# Calibre - Email to device failing?



## Ctychick (Jan 5, 2011)

I've been converting books from epub to mobi and emailing them to my kindle for quite some time without a problem. All of a sudden, it's not working and I'm getting "failed attempts". Is this happening for anyone else? As an alternative, I tried emailing the file (mobi) to my free kindle address and that fails as well. Can anyone help? I love the convenience of this feature! Thanks!


----------



## Ann in Arlington (Oct 27, 2008)

It sounds like you're either sending from a non-approved email address, or you don't have your 'send to' address correct.  Have you changed something recently?
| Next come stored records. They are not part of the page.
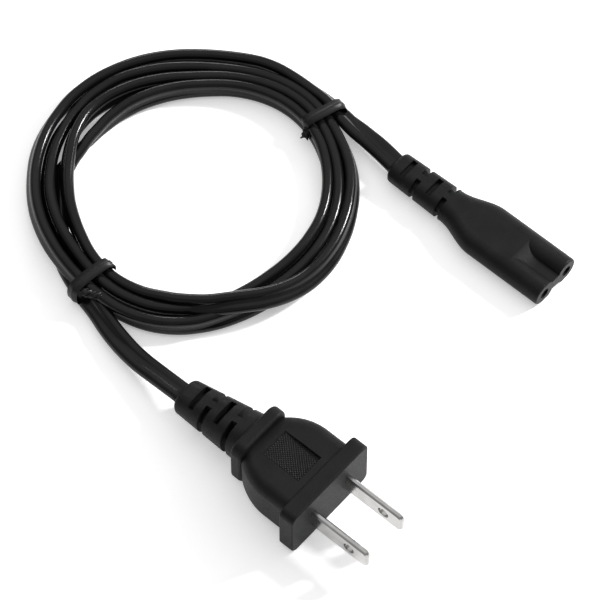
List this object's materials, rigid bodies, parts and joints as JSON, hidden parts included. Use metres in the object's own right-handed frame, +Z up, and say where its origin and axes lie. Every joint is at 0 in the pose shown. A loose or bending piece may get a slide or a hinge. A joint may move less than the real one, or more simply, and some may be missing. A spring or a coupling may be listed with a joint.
{
  "type": "power cord",
  "caption": "Power cord coiled for storage: a flat lead between a flanged two-blade mains plug and a slim two-pin appliance connector, with twist ties.",
  "frame": {"origin": "middle of the joint outline of the plug and the connector, on the surface that the cord lies on", "axes": "+X is the way both ends point, parallel to the plug's blades and the connector's sockets; +Y runs from the plug towards the connector; +Z is up from the surface"},
  "size_m": [0.145, 0.1066, 0.0168],
  "materials": {
    "plug_pvc": "fine-textured soft black PVC moulding, matte",
    "connector_pvc": "fine-textured soft black PVC moulding, matte with a soft sheen",
    "cord_pvc": "extruded black PVC skin, satin, with narrow highlights along its two lobes",
    "core_skin": "extruded black PVC skin inside the mouldings",
    "hard_insert": "hard black plastic insert that holds the contacts",
    "blade_nickel": "bright nickel-plated brass strip, faint rolling lines",
    "contact_brass": "bare spring brass",
    "copper_strand": "bare bunched copper strand",
    "tie_plastic": "black plastic-covered wire tie, satin"
  },
  "bodies": {
    "root": {"plug_body": "plug_pvc", "plug_bridge": "hard_insert", "plug_blade_left": "blade_nickel", "plug_blade_right": "blade_nickel", "plug_lead_left": "core_skin", "plug_lead_right": "core_skin", "plug_strand_left": "copper_strand", "plug_strand_right": "copper_strand", "connector_body": "connector_pvc", "connector_insert": "hard_insert", "contact_sleeve_left": "contact_brass", "contact_sleeve_right": "contact_brass", "connector_lead_left": "core_skin", "connector_lead_right": "core_skin", "connector_strand_left": "copper_strand", "connector_strand_right": "copper_strand", "cord_coil": "cord_pvc", "cord_plug_tail": "cord_pvc", "cord_connector_tail": "cord_pvc", "tie_plug_side": "tie_plastic", "tie_connector_side": "tie_plastic"}
  },
  "joints": []
}
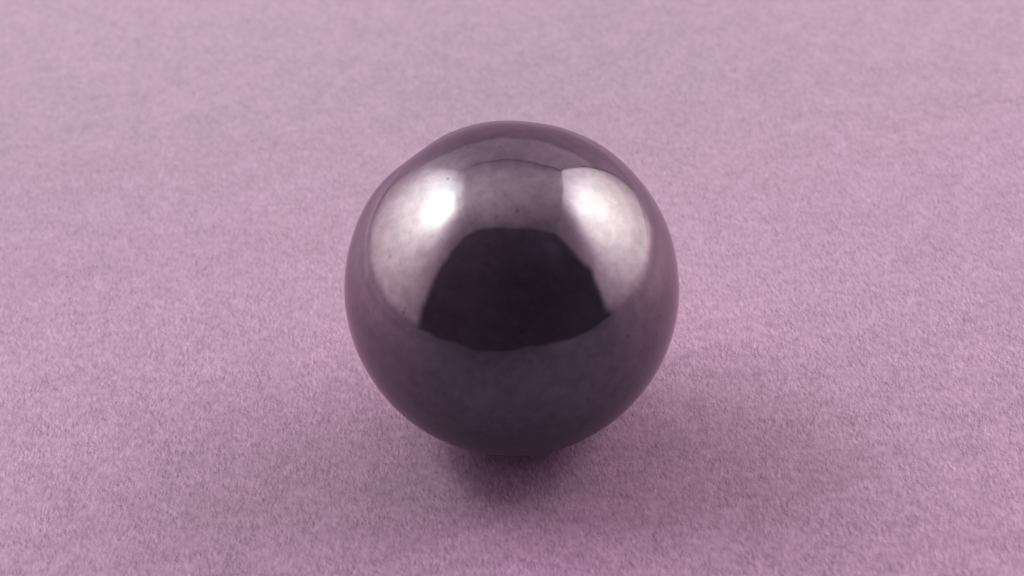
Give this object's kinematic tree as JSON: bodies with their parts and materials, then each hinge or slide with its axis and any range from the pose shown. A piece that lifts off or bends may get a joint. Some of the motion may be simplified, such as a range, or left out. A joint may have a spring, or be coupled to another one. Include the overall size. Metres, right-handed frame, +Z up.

Also, Amazon just released a "send to kindle" application for PC's to make it easier to, well, send stuff to your Kindle.  I wonder if that's upset the apple cart?  Though I don't quite see how it could have.


----------



## Ctychick (Jan 5, 2011)

Ann in Arlington said:


> It sounds like you're either sending from a non-approved email address, or you don't have your 'send to' address correct. Have you changed something recently?
> 
> Also, Amazon just released a "send to kindle" application for PC's to make it easier to, well, send stuff to your Kindle. I wonder if that's upset the apple cart? Though I don't quite see how it could have.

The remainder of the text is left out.